• _Given problem_: Return the lines from the line containing "and two heights." through the line containing "obj.data.transform(world)" exactly. No other line should appear in the answer.

-*-*-

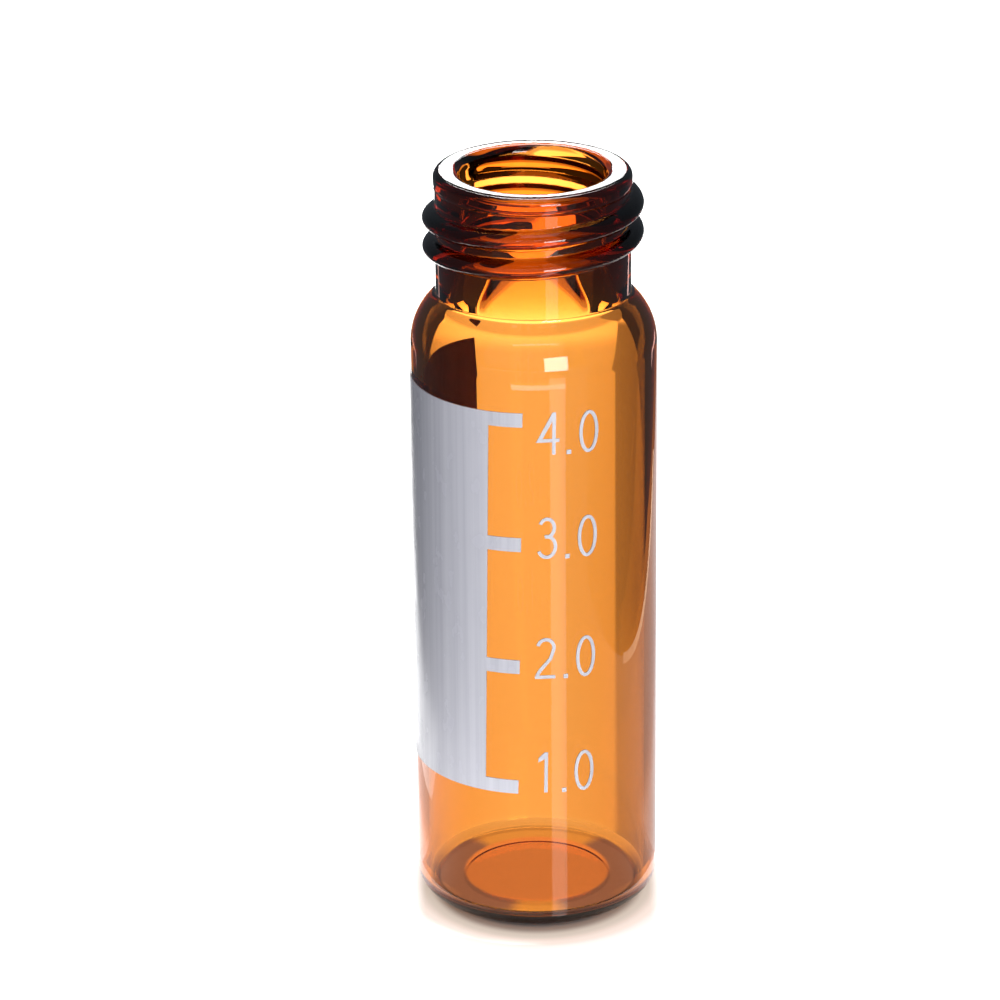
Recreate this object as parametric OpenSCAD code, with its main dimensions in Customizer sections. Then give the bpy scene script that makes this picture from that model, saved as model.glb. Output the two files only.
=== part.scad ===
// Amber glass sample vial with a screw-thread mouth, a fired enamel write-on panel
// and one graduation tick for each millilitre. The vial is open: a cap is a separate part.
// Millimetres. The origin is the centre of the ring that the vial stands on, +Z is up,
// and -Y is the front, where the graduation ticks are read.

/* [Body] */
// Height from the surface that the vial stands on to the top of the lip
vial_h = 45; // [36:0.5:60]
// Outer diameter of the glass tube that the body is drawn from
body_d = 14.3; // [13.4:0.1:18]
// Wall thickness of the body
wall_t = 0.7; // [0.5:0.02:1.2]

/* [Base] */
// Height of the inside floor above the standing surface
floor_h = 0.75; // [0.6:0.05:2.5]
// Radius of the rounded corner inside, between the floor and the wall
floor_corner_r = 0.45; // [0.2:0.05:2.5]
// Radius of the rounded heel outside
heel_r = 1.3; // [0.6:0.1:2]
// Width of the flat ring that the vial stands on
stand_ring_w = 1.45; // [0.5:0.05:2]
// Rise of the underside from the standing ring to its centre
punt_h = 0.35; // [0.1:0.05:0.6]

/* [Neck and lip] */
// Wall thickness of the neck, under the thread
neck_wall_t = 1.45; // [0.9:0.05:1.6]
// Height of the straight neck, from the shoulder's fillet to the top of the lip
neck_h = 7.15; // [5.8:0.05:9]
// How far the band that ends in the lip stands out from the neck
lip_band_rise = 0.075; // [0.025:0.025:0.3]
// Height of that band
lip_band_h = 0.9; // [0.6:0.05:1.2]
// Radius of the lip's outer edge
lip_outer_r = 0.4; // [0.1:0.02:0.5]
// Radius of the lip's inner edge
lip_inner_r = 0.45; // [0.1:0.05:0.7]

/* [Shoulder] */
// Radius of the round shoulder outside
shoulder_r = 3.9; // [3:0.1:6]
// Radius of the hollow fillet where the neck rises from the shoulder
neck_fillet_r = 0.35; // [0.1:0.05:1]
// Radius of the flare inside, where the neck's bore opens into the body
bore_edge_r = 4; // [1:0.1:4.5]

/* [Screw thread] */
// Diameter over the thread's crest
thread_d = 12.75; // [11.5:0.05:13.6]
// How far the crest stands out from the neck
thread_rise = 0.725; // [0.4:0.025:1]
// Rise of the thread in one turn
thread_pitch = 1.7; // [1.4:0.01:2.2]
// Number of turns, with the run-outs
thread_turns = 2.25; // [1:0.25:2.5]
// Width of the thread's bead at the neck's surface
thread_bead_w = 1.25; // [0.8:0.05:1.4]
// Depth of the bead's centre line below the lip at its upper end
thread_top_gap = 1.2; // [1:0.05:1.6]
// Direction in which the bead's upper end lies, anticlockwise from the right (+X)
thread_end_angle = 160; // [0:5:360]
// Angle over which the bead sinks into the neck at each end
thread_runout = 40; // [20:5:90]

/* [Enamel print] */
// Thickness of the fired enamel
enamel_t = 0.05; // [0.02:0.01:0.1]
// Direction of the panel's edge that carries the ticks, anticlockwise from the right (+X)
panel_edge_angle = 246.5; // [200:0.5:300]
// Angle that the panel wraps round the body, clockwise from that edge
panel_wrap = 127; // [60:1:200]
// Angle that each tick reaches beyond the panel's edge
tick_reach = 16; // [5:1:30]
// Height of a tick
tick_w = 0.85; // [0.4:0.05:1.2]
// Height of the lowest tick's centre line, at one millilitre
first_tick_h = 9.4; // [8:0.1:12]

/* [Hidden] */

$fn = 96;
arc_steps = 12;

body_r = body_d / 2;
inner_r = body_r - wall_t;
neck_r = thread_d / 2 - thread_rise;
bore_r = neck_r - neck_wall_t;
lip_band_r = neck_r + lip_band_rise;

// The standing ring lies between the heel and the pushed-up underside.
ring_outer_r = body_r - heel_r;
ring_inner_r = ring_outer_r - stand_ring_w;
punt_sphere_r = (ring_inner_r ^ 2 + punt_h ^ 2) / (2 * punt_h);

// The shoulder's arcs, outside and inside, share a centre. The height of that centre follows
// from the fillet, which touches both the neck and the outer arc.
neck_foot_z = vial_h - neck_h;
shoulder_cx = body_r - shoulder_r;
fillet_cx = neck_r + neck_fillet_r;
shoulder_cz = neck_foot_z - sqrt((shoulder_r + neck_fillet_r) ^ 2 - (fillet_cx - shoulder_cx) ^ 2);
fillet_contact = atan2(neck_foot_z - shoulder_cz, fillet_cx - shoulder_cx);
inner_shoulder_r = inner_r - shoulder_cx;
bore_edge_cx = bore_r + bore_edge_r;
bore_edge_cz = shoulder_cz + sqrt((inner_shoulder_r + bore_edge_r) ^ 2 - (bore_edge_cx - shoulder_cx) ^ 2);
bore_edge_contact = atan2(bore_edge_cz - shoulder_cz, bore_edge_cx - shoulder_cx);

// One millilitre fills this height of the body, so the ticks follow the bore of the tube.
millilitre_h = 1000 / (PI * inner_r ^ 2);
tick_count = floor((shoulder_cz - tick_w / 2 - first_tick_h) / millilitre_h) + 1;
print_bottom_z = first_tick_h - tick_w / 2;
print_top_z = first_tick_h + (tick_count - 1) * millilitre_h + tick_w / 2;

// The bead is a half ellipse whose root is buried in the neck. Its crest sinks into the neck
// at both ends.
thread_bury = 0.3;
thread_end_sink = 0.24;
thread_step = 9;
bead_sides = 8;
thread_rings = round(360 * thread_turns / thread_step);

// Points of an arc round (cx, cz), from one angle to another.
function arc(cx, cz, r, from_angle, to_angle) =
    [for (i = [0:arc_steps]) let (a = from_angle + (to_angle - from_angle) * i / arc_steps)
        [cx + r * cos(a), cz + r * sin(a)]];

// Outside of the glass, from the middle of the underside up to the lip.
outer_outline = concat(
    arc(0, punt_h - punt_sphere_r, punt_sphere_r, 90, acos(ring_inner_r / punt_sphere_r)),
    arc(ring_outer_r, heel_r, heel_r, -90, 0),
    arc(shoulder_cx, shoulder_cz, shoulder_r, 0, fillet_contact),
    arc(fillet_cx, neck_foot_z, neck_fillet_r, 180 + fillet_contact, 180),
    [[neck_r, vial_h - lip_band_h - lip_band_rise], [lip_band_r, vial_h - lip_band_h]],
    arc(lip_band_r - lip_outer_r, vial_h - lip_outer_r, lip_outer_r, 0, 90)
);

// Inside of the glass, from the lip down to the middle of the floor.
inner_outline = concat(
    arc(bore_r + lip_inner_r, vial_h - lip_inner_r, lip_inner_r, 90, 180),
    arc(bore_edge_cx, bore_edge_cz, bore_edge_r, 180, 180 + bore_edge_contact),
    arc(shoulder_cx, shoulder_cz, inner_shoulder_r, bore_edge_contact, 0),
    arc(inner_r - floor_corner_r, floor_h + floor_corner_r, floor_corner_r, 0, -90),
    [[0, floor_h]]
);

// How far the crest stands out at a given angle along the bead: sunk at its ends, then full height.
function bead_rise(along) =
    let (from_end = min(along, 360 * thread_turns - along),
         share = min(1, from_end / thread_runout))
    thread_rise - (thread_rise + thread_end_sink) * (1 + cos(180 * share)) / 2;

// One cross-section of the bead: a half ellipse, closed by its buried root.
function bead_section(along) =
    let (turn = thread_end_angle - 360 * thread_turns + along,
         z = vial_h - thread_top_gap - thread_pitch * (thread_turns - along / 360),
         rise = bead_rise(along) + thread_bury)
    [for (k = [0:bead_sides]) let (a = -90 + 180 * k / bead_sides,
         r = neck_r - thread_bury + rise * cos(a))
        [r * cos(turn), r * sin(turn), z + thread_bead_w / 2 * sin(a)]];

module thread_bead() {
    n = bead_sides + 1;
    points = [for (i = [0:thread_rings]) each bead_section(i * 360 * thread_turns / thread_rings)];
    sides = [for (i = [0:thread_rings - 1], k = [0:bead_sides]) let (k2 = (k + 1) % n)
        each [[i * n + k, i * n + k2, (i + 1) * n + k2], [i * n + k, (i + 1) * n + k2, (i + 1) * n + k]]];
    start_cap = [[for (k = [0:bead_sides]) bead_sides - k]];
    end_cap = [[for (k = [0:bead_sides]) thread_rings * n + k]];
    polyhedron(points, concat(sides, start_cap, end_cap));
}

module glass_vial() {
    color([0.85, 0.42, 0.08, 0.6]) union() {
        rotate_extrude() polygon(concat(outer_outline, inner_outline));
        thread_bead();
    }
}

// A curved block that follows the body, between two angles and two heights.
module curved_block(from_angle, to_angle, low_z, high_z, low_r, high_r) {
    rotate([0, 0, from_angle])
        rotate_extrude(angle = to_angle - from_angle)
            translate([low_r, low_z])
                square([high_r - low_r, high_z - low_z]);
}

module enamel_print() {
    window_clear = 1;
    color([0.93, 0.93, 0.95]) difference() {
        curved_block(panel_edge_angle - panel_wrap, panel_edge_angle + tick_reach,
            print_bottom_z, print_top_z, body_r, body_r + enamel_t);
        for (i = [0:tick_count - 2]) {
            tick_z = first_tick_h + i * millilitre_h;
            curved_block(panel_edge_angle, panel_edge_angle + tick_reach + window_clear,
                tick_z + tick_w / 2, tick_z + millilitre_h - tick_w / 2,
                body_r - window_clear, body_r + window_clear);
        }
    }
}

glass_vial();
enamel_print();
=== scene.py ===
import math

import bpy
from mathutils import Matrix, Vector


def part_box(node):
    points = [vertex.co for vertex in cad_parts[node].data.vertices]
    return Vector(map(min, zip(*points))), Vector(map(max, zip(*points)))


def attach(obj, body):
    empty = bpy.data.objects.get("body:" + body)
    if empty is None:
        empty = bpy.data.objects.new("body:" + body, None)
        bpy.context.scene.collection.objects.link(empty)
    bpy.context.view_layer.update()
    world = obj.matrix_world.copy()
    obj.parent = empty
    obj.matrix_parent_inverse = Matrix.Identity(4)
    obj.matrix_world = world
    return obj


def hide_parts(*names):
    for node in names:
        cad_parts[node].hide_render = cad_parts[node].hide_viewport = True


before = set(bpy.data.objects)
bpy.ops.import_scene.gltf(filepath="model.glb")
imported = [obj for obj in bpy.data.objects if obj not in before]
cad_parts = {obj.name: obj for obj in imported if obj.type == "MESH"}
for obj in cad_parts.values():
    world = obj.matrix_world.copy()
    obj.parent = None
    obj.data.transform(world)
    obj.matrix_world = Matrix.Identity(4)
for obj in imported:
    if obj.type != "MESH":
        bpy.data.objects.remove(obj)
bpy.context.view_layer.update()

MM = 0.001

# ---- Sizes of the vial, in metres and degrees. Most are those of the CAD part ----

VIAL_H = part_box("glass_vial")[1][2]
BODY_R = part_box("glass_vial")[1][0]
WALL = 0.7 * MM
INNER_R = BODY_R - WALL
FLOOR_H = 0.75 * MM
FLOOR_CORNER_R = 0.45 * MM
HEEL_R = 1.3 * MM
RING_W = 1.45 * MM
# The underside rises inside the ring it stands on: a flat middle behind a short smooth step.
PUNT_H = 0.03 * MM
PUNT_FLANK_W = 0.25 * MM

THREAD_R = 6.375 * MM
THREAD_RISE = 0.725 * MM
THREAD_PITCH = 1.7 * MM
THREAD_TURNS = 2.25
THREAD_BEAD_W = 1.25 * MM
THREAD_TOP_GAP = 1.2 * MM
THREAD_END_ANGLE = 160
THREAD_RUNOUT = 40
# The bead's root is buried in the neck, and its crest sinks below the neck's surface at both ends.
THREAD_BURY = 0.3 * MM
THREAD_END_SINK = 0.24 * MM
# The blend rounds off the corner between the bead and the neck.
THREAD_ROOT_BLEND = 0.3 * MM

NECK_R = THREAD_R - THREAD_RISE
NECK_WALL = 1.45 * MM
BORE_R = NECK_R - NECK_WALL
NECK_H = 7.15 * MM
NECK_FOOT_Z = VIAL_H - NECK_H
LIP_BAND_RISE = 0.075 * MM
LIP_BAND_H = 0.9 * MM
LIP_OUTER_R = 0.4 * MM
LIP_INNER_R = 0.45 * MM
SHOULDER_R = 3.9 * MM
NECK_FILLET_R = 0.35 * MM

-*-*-

• _Exercise result_:
// A curved block that follows the body, between two angles and two heights.
module curved_block(from_angle, to_angle, low_z, high_z, low_r, high_r) {
    rotate([0, 0, from_angle])
        rotate_extrude(angle = to_angle - from_angle)
            translate([low_r, low_z])
                square([high_r - low_r, high_z - low_z]);
}

module enamel_print() {
    window_clear = 1;
    color([0.93, 0.93, 0.95]) difference() {
        curved_block(panel_edge_angle - panel_wrap, panel_edge_angle + tick_reach,
            print_bottom_z, print_top_z, body_r, body_r + enamel_t);
        for (i = [0:tick_count - 2]) {
            tick_z = first_tick_h + i * millilitre_h;
            curved_block(panel_edge_angle, panel_edge_angle + tick_reach + window_clear,
                tick_z + tick_w / 2, tick_z + millilitre_h - tick_w / 2,
                body_r - window_clear, body_r + window_clear);
        }
    }
}

glass_vial();
enamel_print();
=== scene.py ===
import math

import bpy
from mathutils import Matrix, Vector


def part_box(node):
    points = [vertex.co for vertex in cad_parts[node].data.vertices]
    return Vector(map(min, zip(*points))), Vector(map(max, zip(*points)))


def attach(obj, body):
    empty = bpy.data.objects.get("body:" + body)
    if empty is None:
        empty = bpy.data.objects.new("body:" + body, None)
        bpy.context.scene.collection.objects.link(empty)
    bpy.context.view_layer.update()
    world = obj.matrix_world.copy()
    obj.parent = empty
    obj.matrix_parent_inverse = Matrix.Identity(4)
    obj.matrix_world = world
    return obj


def hide_parts(*names):
    for node in names:
        cad_parts[node].hide_render = cad_parts[node].hide_viewport = True


before = set(bpy.data.objects)
bpy.ops.import_scene.gltf(filepath="model.glb")
imported = [obj for obj in bpy.data.objects if obj not in before]
cad_parts = {obj.name: obj for obj in imported if obj.type == "MESH"}
for obj in cad_parts.values():
    world = obj.matrix_world.copy()
    obj.parent = None
    obj.data.transform(world)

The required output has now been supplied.